Data to use —

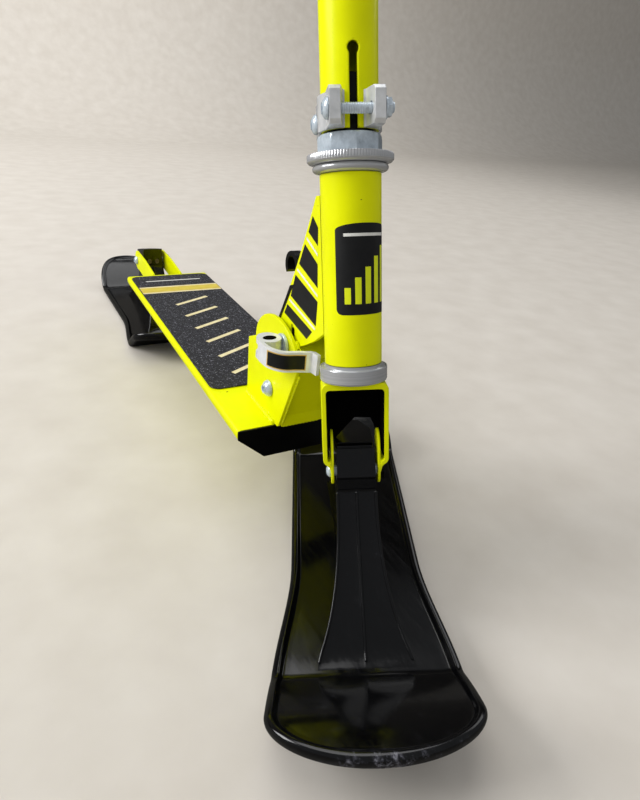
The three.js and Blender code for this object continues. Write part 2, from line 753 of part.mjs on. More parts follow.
part("neck_plate_left", neckPlate(-1), paint, frame);
part("neck_plate_right", neckPlate(1), paint, frame);
part("neck_back_cover", backCover(), blackPlastic, frame);
const bushLength = 2 * (neckHalfGap - seatGap);
const pivotBush = tube(pivotRadius + seatGap + bushWall, pivotRadius + seatGap, bushLength, "x", smallSides);
part("neck_pivot_bush", moved(pivotBush, 0, pivotBack, pivotHeight), nylon, frame);

// Head tube and the parts pressed into it
const headHigh = headLow + headLength;
const headBore = headRadius - headWall;
const bearingOuter = headRadius - headWall / 2;
const steererBore = steererRadius + seatGap;
const headTube = tube(headRadius, headBore, headLength, "z").translate(0, 0, headLow + headLength / 2);
part("head_tube", headTube, paint, head);

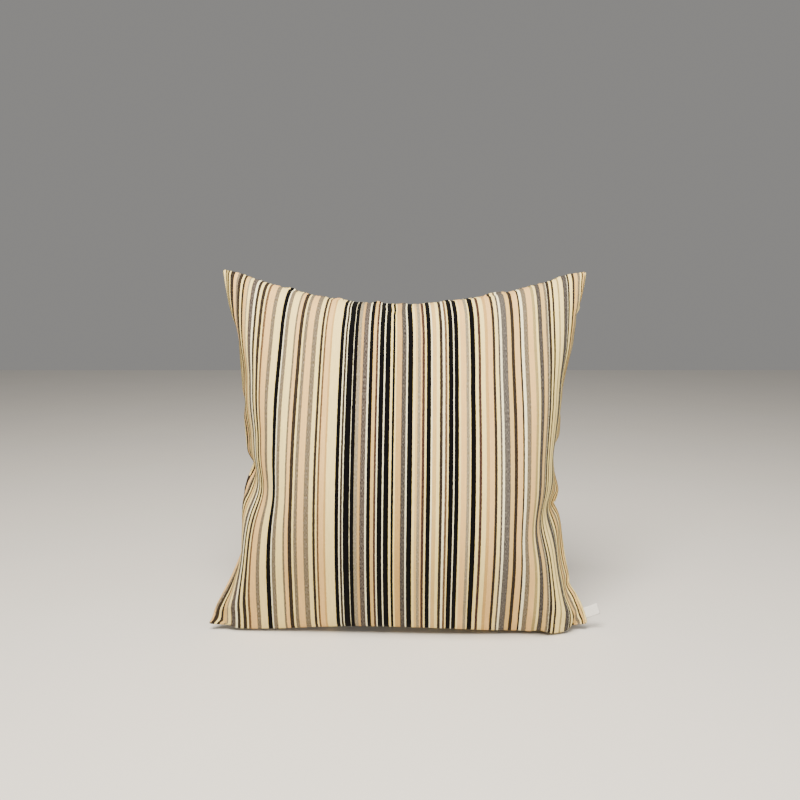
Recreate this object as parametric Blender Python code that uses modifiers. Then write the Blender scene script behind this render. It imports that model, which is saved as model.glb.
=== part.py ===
"""A square knife-edge throw pillow that stands on its bottom edge and slouches back a little.

Metres, +Z up, +X to the right of someone who faces the front, and the front faces -Y. The origin is on the
surface it stands on, under the middle of its box. Two panels make the cover and meet at a seam round all
four sides; the insert inside is a two-panel casing round a fibre filling. A concealed zip closes the middle
of the bottom seam: its slider runs along X and its pull tab hinges on the slider.

Every layer is made on one lattice of lines (u across, v up), so that the facets of nested layers stay
parallel and the same gap apart. Pieces are built upright round y = 0; place() then adds the slouch.
"""

import math

import bmesh
import bpy
from mathutils import Matrix

# Outline of the cover at its seam
TOP_HALF = 0.224          # top corner to the middle
LEFT_EAR = 0.228          # bottom corners to the middle
RIGHT_EAR = 0.216
HEIGHT = 0.438            # top corners above the surface it stands on
TOP_DIP = 0.040           # how far the middle of the top edge hangs below its corners
LEFT_PULL = 0.028         # how far the middle of each side is drawn in
RIGHT_PULL = 0.034
HALF_DEPTH = 0.086        # how far each face swells from the seam
SQUEEZE = 0.044           # height of pillow pressed flat against the surface, at mid width
SLOUCH = 0.050            # how far the top leans back
SLOUCH_FROM = 0.030       # height where the slouch begins

# Cloth
COVER_CLOTH = 0.0008
CASING_CLOTH = 0.0004
LAYER_GAP = 0.0003        # between pieces that touch
THREAD = 0.0005           # sewing thread's diameter
CASING_THREAD = 0.0004
CORNER_GAP = 0.0025       # from a corner to the end of a line of stitching
SEAM_GAP = 0.0013         # between the two panels' edges, for the thread and the slider's neck
CASING_SEAM_GAP = 0.0010

# Recess over the zip in the bottom edge
RECESS = 0.012            # height of its ceiling
RECESS_FLAT = 0.007       # half width of its ceiling
RECESS_MOUTH = 0.012      # half width at the lips
RECESS_FADE = 0.020       # length over which each end closes
RECESS_SPARE = 0.020      # from the zip's end to the start of that fade
INSERT_LIFT = 0.024       # height of the casing's bottom seam above the zip
FILLING_LIFT = 0.032

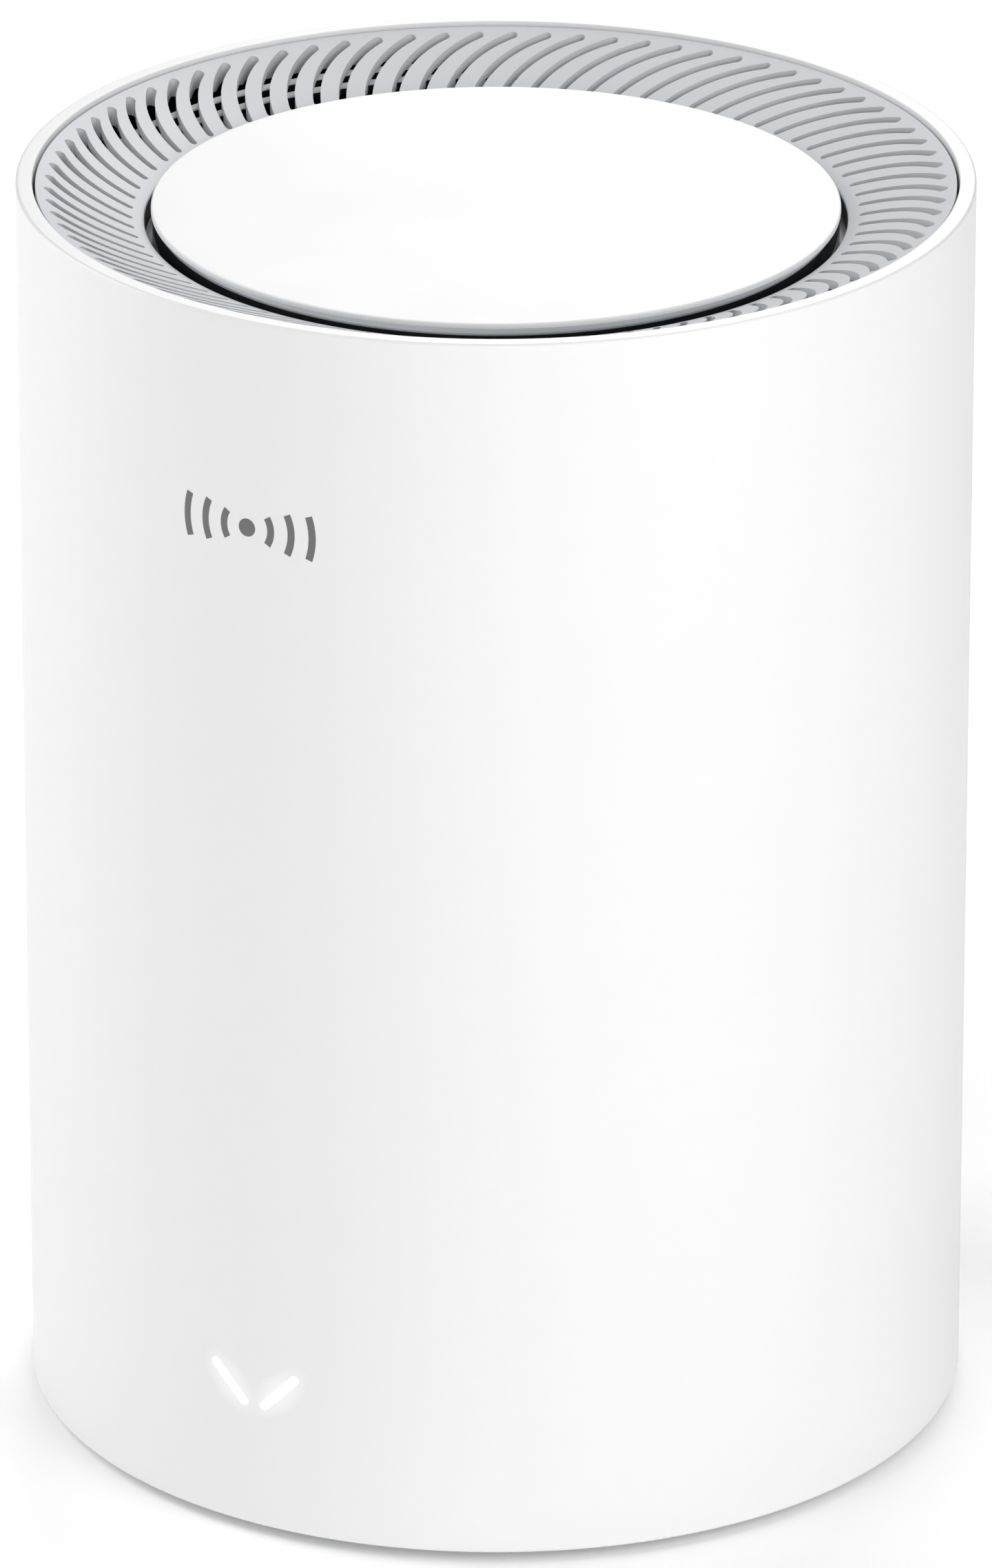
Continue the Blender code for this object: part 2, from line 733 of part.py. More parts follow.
def contacts(name, x, plug_end, roof_z, finish):
    """Eight sprung pins on one carrier strip, along the socket's roof."""
    pitch, width, height = 0.00102, 0.00045, 0.0004
    strip = block(
        (x - 0.0042, plug_end + CLEARANCE, roof_z - 0.0009),
        (x + 0.0042, plug_end + 0.0014, roof_z - CLEARANCE),
    )
    pins = add_part(f"{name}_jack_contacts", strip, finish)
    for i in range(8):
        pin_x = x + (i - 3.5) * pitch
        pin = block(
            (pin_x - width / 2, plug_end + 0.0010, roof_z - CLEARANCE - height - 0.0001),
            (pin_x + width / 2, plug_end + 0.0090, roof_z - CLEARANCE - 0.0001),
        )
        join(pins, helper(pin))
    return pins


def power_inlet(body_finish, pin_finish):
    rear = BOARD_BACK_Y + CLEARANCE
    front = PANEL_FACE_Y - 0.0001
    shoulder = PANEL_FACE_Y - PANEL_THICKNESS - CLEARANCE
    body = add_part(
        "power_inlet_body",
        block((POWER_X - 0.0045, rear, JACK_Z - 0.0050), (POWER_X + 0.0045, shoulder, JACK_Z + 0.0050)),
        body_finish,
    )
    join(body, helper(rod(0.0033, shoulder - 0.001, front, "Y", 32, (POWER_X, JACK_Z))))
    socket_end = 0.0325
    cut(body, helper(rod(0.0028, socket_end, 0.046, "Y", 24, (POWER_X, JACK_Z))))
    pin_profile = [(0, 0), (0.0010, 0), (0.0010, 0.0088), (0.0006, 0.0094), (0, 0.0094)]
    pin = add_part(
        "power_inlet_pin",
        revolved(pin_profile, closed=False, steps=16),
        pin_finish,
        (POWER_X, socket_end + CLEARANCE, JACK_Z),
    )
    pin.rotation_euler.x = -pi / 2
    return body


def push_button(name, z, cap_radius, proud, cap_finish, switch_finish):
    """A round button, its long stem and the plunger of the switch that it presses on the board."""
    axis = axis_empty(f"{name}_axis", (BUTTON_X, PANEL_FACE_Y, z))
    panel_back = -PANEL_THICKNESS
    flange = cap_radius + 0.0010
    stem = 0.0011
    body_height = 0.0034
    rest_gap = CLEARANCE
    board = BOARD_BACK_Y + CLEARANCE - PANEL_FACE_Y
    plunger_top = board + body_height + 0.0018
    profile = [
        (0, proud),
        (cap_radius - 0.0003, proud),
        (cap_radius, proud - 0.0003),
        (cap_radius, panel_back - CLEARANCE),
        (flange, panel_back - CLEARANCE),
        (flange, panel_back - CLEARANCE - 0.0010),
        (stem, panel_back - CLEARANCE - 0.0010),
        (stem, plunger_top + rest_gap),
        (0, plunger_top + rest_gap),
    ]
    button = add_part(name, revolved(profile, closed=False, steps=16), cap_finish, axis.location, axis)
    plunger = add_part(
        f"{name}_plunger",
        rod(0.0012, board + 0.0014, plunger_top, "Z", 16),
        cap_finish,
        axis.location,
        axis,
    )
    switch = add_part(
        f"{name}_switch",
        block((-0.0030, -0.0030, board), (0.0030, 0.0030, board + body_height)),
        switch_finish,
        axis.location,
    )
    cut(switch, child_of(switch, rod(0.0015, board + 0.0004, board + 0.006, "Z", 16)))
    for piece in (button, plunger, switch):
        piece.rotation_euler.x = -pi / 2
    return button


def child_of(obj, bm):
    piece = helper(bm)
    piece.parent = obj
    return piece


# Status light


def light_pipe(finish):
    """Clear plastic: a small backing plate with the two bars that fill the shell's light slots."""
    plate_half = 0.0068
    plate_back, plate_front = -0.0496, -0.0511
    plate_margin, overlap, flush_gap = 0.0015, 0.0005, 0.00002
    low = (-plate_half, plate_front, LIGHT_LOW_Z - plate_margin)
    high = (plate_half, plate_back, LIGHT_HIGH_Z + plate_margin)
    pipe = add_part("light_pipe", block(low, high), finish)
    for start, end in light_bars():
        bar = helper(prism(bar_outline(start, end, LIGHT_WIDTH), -0.0560, plate_back - overlap, "Y"))
        cylinder = rod(SHELL_RADIUS - flush_gap, 0, 0.04, "Z", 2 * ROUND_STEPS)
        apply_boolean(bar, helper(cylinder), "INTERSECT")
        join(pipe, bar)
    return pipe


def status_light(board_finish, lamp_finish, lead_finish):
    board_front, board_back = -0.0485, -0.0473
    lamp_front, lamp_gap = -0.0494, 0.0002
    lamp_half_width, lamp_half_height = 0.0012, 0.0008
    outline = rounded_rectangle(0.0080, LIGHT_LOW_Z - 0.0030, LIGHT_HIGH_Z + 0.0030, 0.0008, 2)
    add_part("light_board", prism(outline, board_front, board_back, "Y"), board_finish)
    middle_z = (LIGHT_LOW_Z + LIGHT_HIGH_Z) / 2
    middle_x = (LIGHT_INNER_X + LIGHT_OUTER_X) / 2
    for side, name in ((-1, "left"), (1, "right")):
        x = side * middle_x
        low = (x - lamp_half_width, lamp_front, middle_z - lamp_half_height)
        high = (x + lamp_half_width, board_front - lamp_gap, middle_z + lamp_half_height)
        add_part(f"status_lamp_{name}", block(low, high), lamp_finish)
    route = [
        (0.0062, board_back + CLEARANCE, 0.0140),
        (0.0066, board_back + 0.0050, 0.0132),
        (0.0100, -0.0330, 0.0100),
        (0.0180, -0.0150, 0.0090),
        (0.0240, 0.0000, 0.0095),
        (0.0260, 0.0120, 0.0120),
        (0.0260, BOARD_Y - 2 * CLEARANCE, 0.0125),
    ]
    lead("status_light_lead", route, LEAD_DIAMETER, lead_finish)


def build():
    clear_scene()
    white = material("white_abs", (0.90, 0.90, 0.90), 0.35)
    grey = material("grey_vent_abs", (0.62, 0.64, 0.67), 0.45)
    light_grey = material("light_grey_abs", (0.78, 0.79, 0.80), 0.5)
    frame_plastic = material("frame_plastic", (0.16, 0.16, 0.17), 0.6)
    rubber = material("foot_rubber", (0.10, 0.10, 0.11), 0.8)
    steel = material("zinc_steel", (0.62, 0.63, 0.64), 0.3, 1.0)
    aluminium = material("heatsink_aluminium", (0.70, 0.71, 0.73), 0.4, 1.0)
    board_green = material("board_laminate", (0.03, 0.16, 0.08), 0.5)
    black = material("black_plastic", (0.03, 0.03, 0.03), 0.45)
    pad = material("thermal_pad", (0.45, 0.55, 0.70), 0.8)
    gold = material("contact_brass", (0.80, 0.60, 0.25), 0.3, 1.0)
    clear = material("light_plastic", (0.95, 0.95, 0.97), 0.2)

    outer_shell(white)
    vent_grille(grey)
    vent_hoops(light_grey)
    top_cap(white)
    base_cover(light_grey)
    feet(rubber)
    base_screws(steel)

    inner_frame(frame_plastic)
    main_board(board_green)
    board_screws(steel)
    shield_can("processor_shield", steel, 0.0, 0.0600, 0.0140, 0.0130)
    shield_can("radio_shield", steel, 0.0, 0.0950, 0.0160, 0.0140)
    chip("processor_chip", black, -0.0020, 0.0600, 0.0070)
    chip("radio_chip", black, 0.0020, 0.0950, 0.0060)
    thermal_pad("processor_pad", pad, 0.0158, 0.0170, 0.0, 0.0600, 0.0110)
    thermal_pad("radio_pad", pad, 0.0158, 0.0170, 0.0, 0.0950, 0.0110)
    heatsink("front_heatsink", aluminium, 0.0155, -0.0050, 0.0310, 0.0300, 0.1200, 0.0062)
    thermal_pad("rear_pad", pad, BOARD_BACK_Y + CLEARANCE, BOARD_BACK_Y + 0.0015, 0.0, 0.0800, 0.0150)
    heatsink("rear_heatsink", aluminium, BOARD_BACK_Y + 0.0018, 0.0350, 0.0250, 0.0450, 0.1150, 0.0062)
    antennas(board_green, black, gold)

    port_bezel(light_grey)
    for name in JACK_XS:
        jack(name, steel, black, gold)
    power_inlet(black, steel)
    push_button("pair_button", PAIR_Z, 0.0027, 0.0008, white, black)
    push_button("reset_button", RESET_Z, 0.0010, -0.0011, black, black)

    light_pipe(clear)
    status_light(board_green, clear, black)


build()
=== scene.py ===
from math import atan2, cos, pi, radians, sin

import bmesh
import bpy
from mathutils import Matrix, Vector


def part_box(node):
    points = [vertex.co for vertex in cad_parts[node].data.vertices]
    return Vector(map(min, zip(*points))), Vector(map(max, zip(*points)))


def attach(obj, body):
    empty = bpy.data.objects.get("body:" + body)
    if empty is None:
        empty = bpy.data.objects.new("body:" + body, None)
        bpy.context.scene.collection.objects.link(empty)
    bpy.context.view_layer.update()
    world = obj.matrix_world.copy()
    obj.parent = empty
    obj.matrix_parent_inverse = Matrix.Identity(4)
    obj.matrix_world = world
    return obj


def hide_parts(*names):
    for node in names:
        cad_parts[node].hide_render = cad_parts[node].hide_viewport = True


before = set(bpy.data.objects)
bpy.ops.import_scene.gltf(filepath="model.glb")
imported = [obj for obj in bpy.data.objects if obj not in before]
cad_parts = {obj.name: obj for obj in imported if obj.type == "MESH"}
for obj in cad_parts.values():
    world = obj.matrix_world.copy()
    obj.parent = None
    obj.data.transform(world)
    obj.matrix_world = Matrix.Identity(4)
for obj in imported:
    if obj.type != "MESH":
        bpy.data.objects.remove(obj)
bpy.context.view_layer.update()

mm = 0.001
shellLow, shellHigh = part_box("outer_shell")
rimZ = shellHigh.z
shellFootZ = shellLow.z
fullRadius = shellHigh.x
bezelLow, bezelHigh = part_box("port_bezel")
barLow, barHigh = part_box("light_pipe")
plateMargin = 1.5 * mm  # the light pipe's plate stands this far past its bars

barLook = {
    "innerX": 1.3 * mm, "outerX": barHigh.x - 1.6 * mm,
    "lowZ": barLow.z + plateMargin, "highZ": barHigh.z - plateMargin,
    "width": 0.98 * mm, "gap": 0.03 * mm,  # the gap is between a bar and each side of its hole
    "outsideY": -60 * mm, "backY": -50 * mm, "holeEndY": -45 * mm,  # a bar's depth, before the shell's round
    "halo": 1.9 * mm, "haloGlow": 0.16,
}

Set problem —
Begin with the line that has "port_bezel(light_grey)" in the listing above and end after the line that has "if empty is"; output those lines exactly.

Written response —
    port_bezel(light_grey)
    for name in JACK_XS:
        jack(name, steel, black, gold)
    power_inlet(black, steel)
    push_button("pair_button", PAIR_Z, 0.0027, 0.0008, white, black)
    push_button("reset_button", RESET_Z, 0.0010, -0.0011, black, black)

    light_pipe(clear)
    status_light(board_green, clear, black)


build()
=== scene.py ===
from math import atan2, cos, pi, radians, sin

import bmesh
import bpy
from mathutils import Matrix, Vector


def part_box(node):
    points = [vertex.co for vertex in cad_parts[node].data.vertices]
    return Vector(map(min, zip(*points))), Vector(map(max, zip(*points)))


def attach(obj, body):
    empty = bpy.data.objects.get("body:" + body)
    if empty is None:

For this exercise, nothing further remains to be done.